More footsteps, running now.
“I don’t know what’s gone wrong,” Nurse B________ says. “I just administered the sixth dose three hours ago. He shouldn’t be convulsing like this. Is that the best way to describe it? Convulsing? It’s like a lava lamp. Undulating?”
“I think convulsing remains accurate, Nurse. Undulating lacks the requisite medical implication. The protocols changed last week,” someone says. “We sent a memo. For a man of Mr. R________’s height and weight, it’s now seven doses of Osinum.”
As if the figure weren’t there at all, the Doctor leans over me, smelling of aftershave and rye bread. She shines a penlight in my eyes, and looks me up and down.
“Mr. R________, if you can understand me please blink three times,” the Doctor says.
I blink three times.
“You’re in the throes of an episode of Finleymania brought on by your Osinum dose, but we’re here and we’re going to help you. If you understand blink twice.”
I blink twice.
“Good,” the Doctor says. “Now, whatever you do, do not take the hand of any figure you might be seeing. That could result in a very bad thing.”
Could? A very bad thing? I have no way to tell the Doctor that I can’t control my hand and that the figure nearly has hold of it.
I blink frantically.
The Doctor seems to understand.
“It’s happening,” she says. “Nurse B________, prep the crash cart. And bring me a seventh Osinum dose.”
Nurse B________’s footsteps are speedy but deliberate. I hear wheels rolling. I see a shadow flicker out over the ceiling as she leaves, and then flicker again as she returns. My outstretched hand begins to tingle. My head swims with light and white noise. The figure leans ever closer.
“Come with me.”
And then it takes my hand. Suddenly everything goes white, bright, but cool. The only thing I hear is something like the ocean that day when the boat turned, and the undertow, the rocks…

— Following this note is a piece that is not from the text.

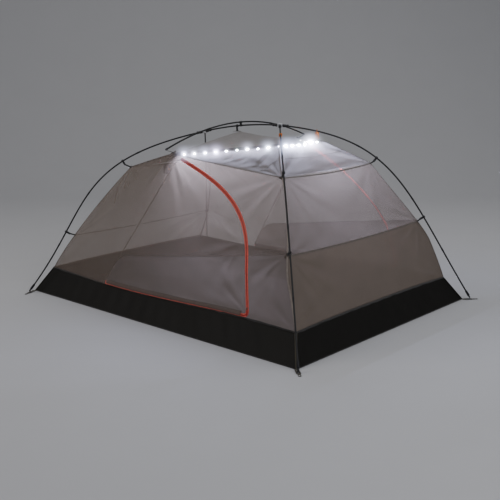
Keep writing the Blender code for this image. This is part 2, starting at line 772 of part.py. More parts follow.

Then darkness. Noise. A jolt. Red light, pulsing across my eyes. I grunt, maybe aloud, maybe just inside my head. My heart speeds and slows. I breathe.
“That was closer than I’d’ve liked,” the Doctor says. “Nurse B________ please administer the Osinum.”

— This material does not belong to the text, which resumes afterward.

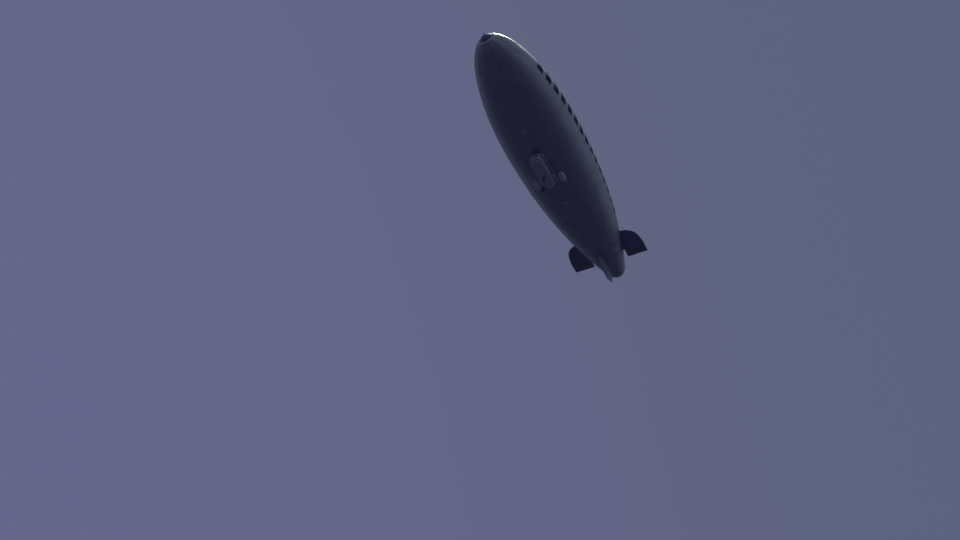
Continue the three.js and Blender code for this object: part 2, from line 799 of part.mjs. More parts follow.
function propeller(side) {
  const blade = loft(
    BLADE_TABLE.map(([radius, chord, half, pitch]) => {
      const turn = rad(side * pitch);
      const places = [
        [-0.5, 0],
        [-0.3, 0.8],
        [0, 1],
        [0.5, 0.1],
        [0.5, -0.1],
        [0, -0.6],
        [-0.3, -0.5],
      ];
      return places.map(([along, across]) => {
        const u = along * chord;
        const v = across * half;
        return [v * Math.cos(turn) - u * Math.sin(turn), u * Math.cos(turn) + v * Math.sin(turn), radius];
      });
    }),
  );
  const spinner = turnedAboutX(
    [
      [-270, 0],
      [-235, 62],
      [-140, 112],
      [0, PROPELLER.hubRadius],
      [PROPELLER.hubFront, PROPELLER.hubRadius],
      [PROPELLER.hubFront, 0],
    ],
    24,
  );
  const shaftLength = PROPELLER.station - PROPELLER.shaftEnd;
  const shaft = rod([0, 0, 0], [shaftLength, 0, 0], PROPELLER.shaftRadius, 20);
  return join(blade, blade.rotate([180, 0, 0]), spinner, shaft);
}

// Behind each propeller a scoop takes its blast up into the hull's air cells
const SCOOP = { station: 27350, y: 2150, mouth: -7700, radius: 250, wall: 22 };

function airScoop(side) {
  const duct = (radius, low, mouthReach) => {
    const x = xAt(SCOOP.station);
    const y = side * SCOOP.y;
    const upright = rod([x, y, low], [x, y, -6000], radius, 12);
    const mouth = rod([x, y, SCOOP.mouth], [x + mouthReach, y, SCOOP.mouth], radius, 12, radius * 1.12);
    const elbow = solid(new THREE.SphereGeometry(radius, 12, 6).translate(x, y, SCOOP.mouth));
    return join(upright, mouth, elbow);
  };
  const outer = duct(SCOOP.radius, SCOOP.mouth, 330);
  const inner = duct(SCOOP.radius - SCOOP.wall, SCOOP.mouth, 420);
  return outer.subtract(inner).subtract(hullSeat);
}

// Landing gear: a fixed leg under the car, a fork that swivels in it, and one wheel that trails behind

const SWIVEL_X = xAt(WHEEL.station);
const AXLE_X = xAt(WHEEL.station + WHEEL.trail);
const LEG = { top: -9450, foot: -9700, radius: 78, plate: 190, bore: 41.9, pin: 40, pinTop: -9500 };
const FORK = { crownTop: -9760, crownBottom: -9830, armInner: 138, armOuter: 172, axle: 26 };

function gearLeg() {
  const tube = rod([SWIVEL_X, 0, LEG.top + 60], [SWIVEL_X, 0, LEG.foot], LEG.radius, 20);
  const plate = rod([SWIVEL_X, 0, LEG.top + 60], [SWIVEL_X, 0, LEG.top - 30], LEG.plate, 20);
  const bore = rod([SWIVEL_X, 0, LEG.foot - 50], [SWIVEL_X, 0, LEG.top + 80], LEG.bore, 24);
  return join(tube, plate).subtract(bore).subtract(carSeat);
}

function wheelFork() {
  const pin = rod([SWIVEL_X, 0, FORK.crownTop], [SWIVEL_X, 0, LEG.pinTop], LEG.pin, 20);
  const collar = rod([SWIVEL_X, 0, LEG.foot - 2], [SWIVEL_X, 0, FORK.crownBottom], LEG.radius, 20);
  const crown = box(
    [SWIVEL_X + 70, -FORK.armOuter, FORK.crownTop],
    [SWIVEL_X - 120, FORK.armOuter, FORK.crownBottom],
  );
  const sideOutline = [
    [SWIVEL_X + 60, FORK.crownTop - 2],
    [SWIVEL_X - 110, FORK.crownTop - 2],
    [AXLE_X - 55, WHEEL.axleHeight + 20],
    [AXLE_X - 30, WHEEL.axleHeight - 50],
    [AXLE_X + 30, WHEEL.axleHeight - 50],
    [AXLE_X + 55, WHEEL.axleHeight + 20],
  ];
  const arms = [-1, 1].map((side) =>
    loft([FORK.armInner, FORK.armOuter].map((reach) => sideOutline.map(([x, z]) => [x, side * reach, z]))),
  );
  const axle = rod([AXLE_X, -185, WHEEL.axleHeight], [AXLE_X, 185, WHEEL.axleHeight], FORK.axle, 16);
  return join(pin, collar, crown, ...arms, axle);
}

// A body turned about the wheel's own axis from rows of [y, radius] that close on themselves
function turnedAboutAxle(rows, segments) {
  const points = [...rows, rows[0]].map(([y, radius]) => new THREE.Vector2(radius, y));
  return solid(new THREE.LatheGeometry(points, segments));
}

const RIM_RADIUS = 160;
const WHEEL_SEGMENTS = 20;

function wheelRim() {
  const half = [
    [128, 27.8],
    [128, 60],
    [60, 80],
    [60, RIM_RADIUS - 20],
    [82, RIM_RADIUS + 20],
    [72, RIM_RADIUS],
  ];
  const otherHalf = half.map(([y, radius]) => [-y, radius]).reverse();
  return turnedAboutAxle([...half, ...otherHalf], WHEEL_SEGMENTS);
}

function wheelTyre() {
  const half = [
    [71, RIM_RADIUS + 1],
    [84, RIM_RADIUS + 24],
    [WHEEL.halfWidth, 245],
    [78, 312],
    [40, WHEEL.radius],
  ];
  const otherHalf = half.map(([y, radius]) => [-y, radius]).reverse();
  return turnedAboutAxle([...half, ...otherHalf], WHEEL_SEGMENTS);
}

// The assembly

const airship = new THREE.Group();
airship.name = 'airship';
airship.scale.setScalar(MODEL_SCALE);

function placed(parent, x, y, z) {
  const group = new THREE.Group();
  group.position.set(x, y, z);
  parent.add(group);
  return group;
}

function add(parent, name, body, finish) {
  const mesh = new THREE.Mesh(geometryOf(body), new THREE.MeshStandardMaterial(COLOURS[finish]));
  mesh.name = name;
  parent.add(mesh);
}

add(airship, 'envelope', envelope(), 'silver');
add(airship, 'nose_cone', noseCone(), 'navy');
add(airship, 'nose_battens', noseBattens(), 'silver');
add(airship, 'mooring_spindle', mooringSpindle(), 'steel');
VALVES.forEach((valve) => add(airship, valve.name, valveBody(valve), 'steel'));

TAIL.forEach(({ finName, surfaceName, turn, ...shape }) => {
  const quarter = placed(airship, 0, 0, 0);
  quarter.rotation.x = rad(turn);
  add(quarter, finName, fin(shape), 'navy');
  add(quarter, surfaceName, controlSurface(shape), 'navy');
});

const wholeCar = join(carShell(), ...DOOR_HINGE.heights.map(doorLug));
CAR_PANELS.forEach(([name, [from, to], [right, left], [bottom, top]]) => {
  const panel = wholeCar.intersect(box([xAt(from), right, bottom], [xAt(to), left, top]));
  add(airship, name, panel, 'white');
});
WINDOW_CUTS.forEach(({ name, cut }) => add(airship, name, glassSkin.intersect(cut(-GAP)), 'glass'));
add(airship, 'cabin_door', join(cabinDoor(), ...DOOR_HINGE.heights.map(doorKnuckle)), 'white');
add(airship, 'door_window', glassSkin.intersect(sidePrism(DOOR_WINDOW, -1, -GAP)), 'glass');
add(airship, 'cabin_floor', cabinFloor(), 'floor');
add(airship, 'cabin_ceiling', cabinCeiling(), 'white');
SEATS.forEach((place) => add(airship, place.name, seat(place), 'seat'));
add(airship, 'instrument_panel', instrumentPanel(), 'black');
add(airship, 'elevator_wheel', elevatorWheel(), 'steel');
add(airship, 'hand_rail', handRail(), 'steel');

[
  ['left', 1],
  ['right', -1],
].forEach(([hand, side]) => {
  add(airship, `outrigger_${hand}`, outrigger(side), 'white');
  add(airship, `nacelle_${hand}`, nacelle(side), 'white');
  add(airship, `engine_${hand}`, engineBlock(side), 'steel');
  const hub = placed(airship, xAt(PROPELLER.station), side * ENGINE.y, ENGINE.z);
  add(hub, `propeller_${hand}`, propeller(side), 'black');
  add(airship, `air_scoop_${hand}`, airScoop(side), 'fabric');
});

add(airship, 'gear_leg', gearLeg(), 'white');
add(airship, 'wheel_fork', wheelFork(), 'steel');
const axle = placed(airship, AXLE_X, 0, WHEEL.axleHeight);
add(axle, 'wheel_rim', wheelRim(), 'steel');
add(axle, 'wheel_tyre', wheelTyre(), 'tyre');

export default airship;
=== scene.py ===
"""The looks of a non-rigid airship, built over its construction frame.

Shapes are drawn at full size, in metres, and every point is scaled to the half-size model when it goes into a
mesh. A station is a distance aft of the nose tip, as on an airship's drawing. Port is +Y, up is +Z, the nose
is +X.
"""

import logging
import math
from dataclasses import dataclass, field
from enum import Enum
from typing import Callable, Iterable

import bpy
import numpy as np
from mathutils import Matrix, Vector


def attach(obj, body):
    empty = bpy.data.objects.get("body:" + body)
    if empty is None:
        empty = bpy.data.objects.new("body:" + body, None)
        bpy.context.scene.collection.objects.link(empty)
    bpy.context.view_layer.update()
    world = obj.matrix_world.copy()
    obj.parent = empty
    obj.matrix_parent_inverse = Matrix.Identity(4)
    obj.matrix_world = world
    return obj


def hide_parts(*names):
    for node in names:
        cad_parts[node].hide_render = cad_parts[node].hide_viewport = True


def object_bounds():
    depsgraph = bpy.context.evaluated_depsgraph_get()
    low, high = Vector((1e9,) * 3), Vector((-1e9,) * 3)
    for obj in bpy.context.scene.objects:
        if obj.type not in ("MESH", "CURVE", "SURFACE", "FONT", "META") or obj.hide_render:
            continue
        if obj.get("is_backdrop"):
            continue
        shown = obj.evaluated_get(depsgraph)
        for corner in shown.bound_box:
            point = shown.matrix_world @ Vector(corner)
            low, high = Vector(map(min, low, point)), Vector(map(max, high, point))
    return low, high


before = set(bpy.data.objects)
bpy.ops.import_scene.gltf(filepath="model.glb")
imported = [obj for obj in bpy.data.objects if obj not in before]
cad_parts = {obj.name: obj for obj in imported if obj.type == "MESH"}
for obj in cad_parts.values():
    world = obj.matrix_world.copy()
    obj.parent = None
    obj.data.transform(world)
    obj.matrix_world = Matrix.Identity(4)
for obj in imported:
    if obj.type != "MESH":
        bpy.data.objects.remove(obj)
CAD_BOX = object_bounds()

LOG = logging.getLogger("airship")
Array = np.ndarray
Point = Iterable[float]
Profile = tuple[tuple[float, float], ...]

MODEL_SCALE = 0.5
BUOYANCY_STATION = 26.3
BEDDING = 0.01
AHEAD, PORT, UP = np.eye(3)


class Body(Enum):
    """The bodies of the frame that a piece can ride on."""

    HULL = "hull"
    RUDDER_TOP = "rudder_top"
    RUDDER_BOTTOM = "rudder_bottom"
    ELEVATOR_LEFT = "elevator_left"
    ELEVATOR_RIGHT = "elevator_right"
    PROPELLER_LEFT = "propeller_left"
    PROPELLER_RIGHT = "propeller_right"
    DOOR = "door"
    SWIVEL = "swivel"
    WHEEL = "wheel"


class Slot(Enum):
    """The record's material slots."""

    SILVER_FABRIC = "silver_fabric"
    SILVER_PAINT = "silver_paint"
    NAVY = "navy_paint"
    STEEL = "steel"
    ALUMINIUM = "aluminium"
    WHITE = "white_paint"
    GLASS = "glass"
    LINING = "cabin_lining"
    CARPET = "carpet"
    SEAT = "seat_fabric"
    PLASTIC = "black_plastic"
    BLACK = "black_paint"
    DUCT = "duct_fabric"
    TYRE = "tyre"


class Side(Enum):
    """The two hands of the craft, with the sign of Y on each."""

    LEFT = 1
    RIGHT = -1

    @property
    def word(self) -> str:
        """The side's name as pieces carry it."""
        return self.name.lower()


# Points and curves


def at(station: Array | float, port: Array | float, up: Array | float) -> Array:
    """Points by station, distance to port and height, as X ahead of the centre of buoyancy, Y and Z."""
    station, port, up = np.broadcast_arrays(station, port, up)
    return np.stack([BUOYANCY_STATION - station, port, up], -1)


def unit(vectors: Array) -> Array:
    """Vectors divided by their own length."""
    return vectors / np.maximum(np.linalg.norm(vectors, axis=-1, keepdims=True), 1e-12)


def cubic(where: Array, knots: Array, values: Array, slopes: Array) -> Array:
    """The curve of cubics that has known values and slopes at its knots.

    Args:
        where: places to work the curve out at.
        knots: places of the known points, rising.
        values: the value at each knot, a number or a row of numbers.
        slopes: the slope at each knot, of the same shape.

    Returns:
        The curve's value at each place.
    """
    i = np.clip(np.searchsorted(knots, where, side="right") - 1, 0, len(knots) - 2)
    width, run = knots[i + 1] - knots[i], where - knots[i]
    if values.ndim > 1:
        width, run = width[:, None], run[:, None]
    t = run / width
    return (
        values[i] * (1 + 2 * t) * (1 - t) ** 2
        + slopes[i] * width * t * (1 - t) ** 2
        + values[i + 1] * t * t * (3 - 2 * t)
        + slopes[i + 1] * width * t * t * (t - 1)
    )


def smooth_through(where: Array | float, knots: Point, values: Point) -> Array:
    """A smooth curve through known points that never swings past them.

    Each knot's slope is the harmonic mean of its two neighbours' slopes, or 0 where they differ in sign.

    Args:
        where: places to work the curve out at.
        knots: places of the known points, rising.
        values: the known values, one for each knot.

    Returns:
        The curve's value at each place.
    """
    knots, values = np.asarray(knots, float), np.asarray(values, float)
    steps = np.diff(values) / np.diff(knots)
    before, after = steps[:-1], steps[1:]
    even = before * after > 0
    inner = np.where(even, 2 * before * after / np.where(even, before + after, 1.0), 0.0)
    slopes = np.concatenate([steps[:1], inner, steps[-1:]])
    return cubic(np.clip(where, knots[0], knots[-1]), knots, values, slopes)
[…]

Vanilla. Breasts. The nurse over me. The needle.
“Mr. R________, this last dose of Osinum will do the trick. Your skeleton will regrow over the next twelve hours, and parts of that might be painful, but it’s only temporary. We’ll be monitoring you closely, and Nurse B________ will employ some sedatives to prevent any additional relapses of Finleymania.”
I try to say ‘thank you,’ but without a skull, jaw, or palate, it comes out as “Thrrrk.” I try again. There’s something around my tongue now. It must be starting already. I try again.
“Thnkoo,” I hear myself say.
If I could move, I’d clap triumphantly.
“Good, Mr. R_________,” the Doctor says. “You’ll be a chatterbox in no time. You know, just ten years ago, someone in your condition would have gone straight to the morgue.”
“Ysssss,” I utter.
“It’s really quite amazing,” the Doctor says. “Modern medicine.”